- What you should do
Without altering anything, output the material below.

= = = = =

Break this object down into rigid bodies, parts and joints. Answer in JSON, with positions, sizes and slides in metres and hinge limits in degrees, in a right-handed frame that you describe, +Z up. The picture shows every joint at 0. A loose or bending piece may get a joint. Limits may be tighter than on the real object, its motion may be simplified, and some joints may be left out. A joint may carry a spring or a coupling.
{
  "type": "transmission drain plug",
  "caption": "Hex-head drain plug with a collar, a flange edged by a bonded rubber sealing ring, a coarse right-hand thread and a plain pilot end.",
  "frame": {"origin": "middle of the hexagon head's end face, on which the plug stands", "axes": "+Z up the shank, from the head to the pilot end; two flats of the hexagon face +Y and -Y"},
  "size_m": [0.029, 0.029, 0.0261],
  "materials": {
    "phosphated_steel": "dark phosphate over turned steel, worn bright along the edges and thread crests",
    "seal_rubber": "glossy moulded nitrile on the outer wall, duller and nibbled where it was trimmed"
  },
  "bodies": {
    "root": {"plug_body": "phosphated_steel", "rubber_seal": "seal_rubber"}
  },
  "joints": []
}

= = = = =

- Result of this exercise
Break this object down into rigid bodies, parts and joints. Answer in JSON, with positions, sizes and slides in metres and hinge limits in degrees, in a right-handed frame that you describe, +Z up. The picture shows every joint at 0. A loose or bending piece may get a joint. Limits may be tighter than on the real object, its motion may be simplified, and some joints may be left out. A joint may carry a spring or a coupling.
{
  "type": "transmission drain plug",
  "caption": "Hex-head drain plug with a collar, a flange edged by a bonded rubber sealing ring, a coarse right-hand thread and a plain pilot end.",
  "frame": {"origin": "middle of the hexagon head's end face, on which the plug stands", "axes": "+Z up the shank, from the head to the pilot end; two flats of the hexagon face +Y and -Y"},
  "size_m": [0.029, 0.029, 0.0261],
  "materials": {
    "phosphated_steel": "dark phosphate over turned steel, worn bright along the edges and thread crests",
    "seal_rubber": "glossy moulded nitrile on the outer wall, duller and nibbled where it was trimmed"
  },
  "bodies": {
    "root": {"plug_body": "phosphated_steel", "rubber_seal": "seal_rubber"}
  },
  "joints": []
}